There are other potential hitches involved with takeovers. Thirty per cent of the company's turnover is provided not by building Porsches, but by undertaking research and development work for other car manufacturers. The alarming 163mpg Audi Avant RS2 'super estate', for example, is a Porsche product. They have built 32 engines from scratch for clients in the last 10 years at Weissach. Whether the Chinese walls system could work if BMW or Mercedes owned Porsche is doubtful.

For the time being, spirits and sales have been raised by the new 911's recent arrival. It is a tremendously exciting car to drive. Despite the tamed rear suspension, it can be a handful - especially when driven quickly in the wet - and demands complete concentration. However, rather than banging on about a swiftness that might see those elderly drivers' toupees wind up on the back seat (0-60mph in 5.6 seconds), Porsche is keener to tell you that the car will now do 25mpg and even collect the dust from its own clutch. (Porsches have an even stronger green credential - of the 950,000 cars built, more than 700,000 are still on the road.)

David Jones, the sales manager at AFN Chiswick, the UK's largest Porsche dealer, is delighted. 'It is selling very well indeed. Ninety per cent of the 911s we have sold so far have gone to existing customers,' he says. 'And they must have confidence because we need a pounds 5,000 deposit when we take an order.' If you place an order with Jones now, your car will not be delivered until June or July.

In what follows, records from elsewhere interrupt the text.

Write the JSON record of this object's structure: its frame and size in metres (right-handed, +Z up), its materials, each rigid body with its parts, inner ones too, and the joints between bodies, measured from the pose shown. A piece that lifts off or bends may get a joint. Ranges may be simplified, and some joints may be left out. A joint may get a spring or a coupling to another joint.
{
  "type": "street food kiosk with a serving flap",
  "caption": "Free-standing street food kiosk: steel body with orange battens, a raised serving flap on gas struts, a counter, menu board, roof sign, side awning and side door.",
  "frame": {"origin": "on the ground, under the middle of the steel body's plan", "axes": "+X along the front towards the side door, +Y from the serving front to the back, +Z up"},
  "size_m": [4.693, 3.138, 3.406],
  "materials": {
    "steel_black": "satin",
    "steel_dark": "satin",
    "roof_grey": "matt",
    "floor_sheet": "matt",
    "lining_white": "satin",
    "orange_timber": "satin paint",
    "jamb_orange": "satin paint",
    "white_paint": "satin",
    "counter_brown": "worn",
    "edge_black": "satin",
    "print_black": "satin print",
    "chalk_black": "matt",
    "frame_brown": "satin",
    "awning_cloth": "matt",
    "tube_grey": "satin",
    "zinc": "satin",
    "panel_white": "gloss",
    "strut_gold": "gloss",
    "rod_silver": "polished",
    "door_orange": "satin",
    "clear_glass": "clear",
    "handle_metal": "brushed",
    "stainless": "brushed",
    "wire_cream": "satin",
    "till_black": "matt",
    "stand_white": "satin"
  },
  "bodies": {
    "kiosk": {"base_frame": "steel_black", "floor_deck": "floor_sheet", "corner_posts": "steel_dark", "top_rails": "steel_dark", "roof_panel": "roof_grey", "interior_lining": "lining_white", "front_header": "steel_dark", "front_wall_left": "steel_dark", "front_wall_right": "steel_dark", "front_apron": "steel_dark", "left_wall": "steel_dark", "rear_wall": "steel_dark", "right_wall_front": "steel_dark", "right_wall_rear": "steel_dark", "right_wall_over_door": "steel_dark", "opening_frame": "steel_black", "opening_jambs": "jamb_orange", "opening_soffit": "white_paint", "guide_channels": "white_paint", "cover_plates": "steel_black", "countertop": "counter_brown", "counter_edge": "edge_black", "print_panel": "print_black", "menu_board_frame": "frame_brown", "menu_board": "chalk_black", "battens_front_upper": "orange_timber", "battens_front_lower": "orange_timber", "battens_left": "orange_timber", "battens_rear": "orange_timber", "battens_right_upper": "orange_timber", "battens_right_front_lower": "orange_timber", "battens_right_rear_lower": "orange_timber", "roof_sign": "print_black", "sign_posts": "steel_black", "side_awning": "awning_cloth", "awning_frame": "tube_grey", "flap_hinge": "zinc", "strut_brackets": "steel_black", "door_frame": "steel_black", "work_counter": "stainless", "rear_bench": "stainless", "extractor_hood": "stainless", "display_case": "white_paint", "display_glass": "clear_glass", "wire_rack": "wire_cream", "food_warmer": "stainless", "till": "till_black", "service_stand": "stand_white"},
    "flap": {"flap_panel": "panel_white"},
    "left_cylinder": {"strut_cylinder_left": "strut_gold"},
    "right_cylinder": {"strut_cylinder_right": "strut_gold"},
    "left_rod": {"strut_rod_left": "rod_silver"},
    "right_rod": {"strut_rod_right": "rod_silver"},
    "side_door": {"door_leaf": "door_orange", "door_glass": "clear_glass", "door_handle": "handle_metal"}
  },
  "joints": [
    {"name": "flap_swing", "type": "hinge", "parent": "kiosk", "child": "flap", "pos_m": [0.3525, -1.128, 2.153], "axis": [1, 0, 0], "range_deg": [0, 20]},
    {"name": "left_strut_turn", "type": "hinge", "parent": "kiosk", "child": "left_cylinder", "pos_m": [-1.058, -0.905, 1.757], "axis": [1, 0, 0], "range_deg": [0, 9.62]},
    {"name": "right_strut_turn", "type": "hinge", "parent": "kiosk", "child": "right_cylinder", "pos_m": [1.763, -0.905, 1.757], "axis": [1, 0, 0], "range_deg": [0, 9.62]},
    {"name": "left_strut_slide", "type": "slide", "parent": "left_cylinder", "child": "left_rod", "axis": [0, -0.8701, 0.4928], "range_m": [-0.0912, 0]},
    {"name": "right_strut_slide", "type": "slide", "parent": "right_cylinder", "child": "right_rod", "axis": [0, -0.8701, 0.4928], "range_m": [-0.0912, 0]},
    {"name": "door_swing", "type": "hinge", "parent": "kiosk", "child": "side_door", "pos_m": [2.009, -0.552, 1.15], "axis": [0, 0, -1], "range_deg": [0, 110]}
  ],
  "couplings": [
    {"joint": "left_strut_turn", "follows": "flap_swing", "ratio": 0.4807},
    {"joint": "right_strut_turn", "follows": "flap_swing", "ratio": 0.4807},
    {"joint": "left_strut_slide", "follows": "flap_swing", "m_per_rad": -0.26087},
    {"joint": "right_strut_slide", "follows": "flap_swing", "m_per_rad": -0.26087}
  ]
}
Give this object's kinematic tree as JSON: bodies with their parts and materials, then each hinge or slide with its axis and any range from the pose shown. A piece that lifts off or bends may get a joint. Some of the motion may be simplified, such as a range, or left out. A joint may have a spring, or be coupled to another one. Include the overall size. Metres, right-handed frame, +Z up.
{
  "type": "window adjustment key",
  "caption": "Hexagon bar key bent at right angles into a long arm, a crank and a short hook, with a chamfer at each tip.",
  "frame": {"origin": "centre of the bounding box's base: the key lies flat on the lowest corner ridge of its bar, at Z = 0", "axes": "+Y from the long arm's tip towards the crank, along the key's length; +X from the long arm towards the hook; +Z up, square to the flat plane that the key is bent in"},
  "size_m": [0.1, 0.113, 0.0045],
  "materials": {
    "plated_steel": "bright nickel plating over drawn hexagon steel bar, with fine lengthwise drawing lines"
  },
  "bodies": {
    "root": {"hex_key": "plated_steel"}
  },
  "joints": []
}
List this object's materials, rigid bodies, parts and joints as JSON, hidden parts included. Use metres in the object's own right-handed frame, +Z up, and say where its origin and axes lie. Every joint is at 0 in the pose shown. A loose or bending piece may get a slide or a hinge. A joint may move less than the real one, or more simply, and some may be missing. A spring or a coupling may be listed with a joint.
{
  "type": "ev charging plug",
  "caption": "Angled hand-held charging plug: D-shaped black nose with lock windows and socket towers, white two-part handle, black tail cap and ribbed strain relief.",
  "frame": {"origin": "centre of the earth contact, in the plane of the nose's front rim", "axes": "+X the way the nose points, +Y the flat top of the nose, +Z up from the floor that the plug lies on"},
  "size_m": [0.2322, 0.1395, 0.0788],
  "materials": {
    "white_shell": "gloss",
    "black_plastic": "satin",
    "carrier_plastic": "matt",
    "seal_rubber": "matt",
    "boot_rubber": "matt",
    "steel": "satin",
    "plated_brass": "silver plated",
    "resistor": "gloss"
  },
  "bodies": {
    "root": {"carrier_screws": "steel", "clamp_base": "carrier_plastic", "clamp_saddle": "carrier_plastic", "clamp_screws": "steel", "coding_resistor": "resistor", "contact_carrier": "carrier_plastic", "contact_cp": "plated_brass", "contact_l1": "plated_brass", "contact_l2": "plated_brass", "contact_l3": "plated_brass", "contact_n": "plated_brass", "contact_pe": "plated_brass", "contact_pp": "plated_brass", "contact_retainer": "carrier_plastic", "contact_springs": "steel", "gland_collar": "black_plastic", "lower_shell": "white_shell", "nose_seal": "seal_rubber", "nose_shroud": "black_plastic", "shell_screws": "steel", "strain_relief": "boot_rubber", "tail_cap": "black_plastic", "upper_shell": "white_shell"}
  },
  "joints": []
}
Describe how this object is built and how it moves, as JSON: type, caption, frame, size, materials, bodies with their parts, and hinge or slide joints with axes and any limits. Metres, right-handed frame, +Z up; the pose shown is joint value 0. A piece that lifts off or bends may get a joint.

Porsche, however, is well aware that it cannot survive on the continuing popularity of the 911 alone. The crunch will come with the introduction of the new two-seater Boxster car in 1996- 97. With an estimated price of about pounds 30,000, Porsche knows that it needs to emulate the Japanese and make cars more quickly and more cheaply. The 911 currently takes 85 hours to build and it is hoped to get that figure down to 60. The Honda NSX sports car takes less than 50 hours to piece together. Sir Terence apparently liked what he saw of the Boxster at the Design Museum. When production gets under way in two years' time, he has said he may well be interested.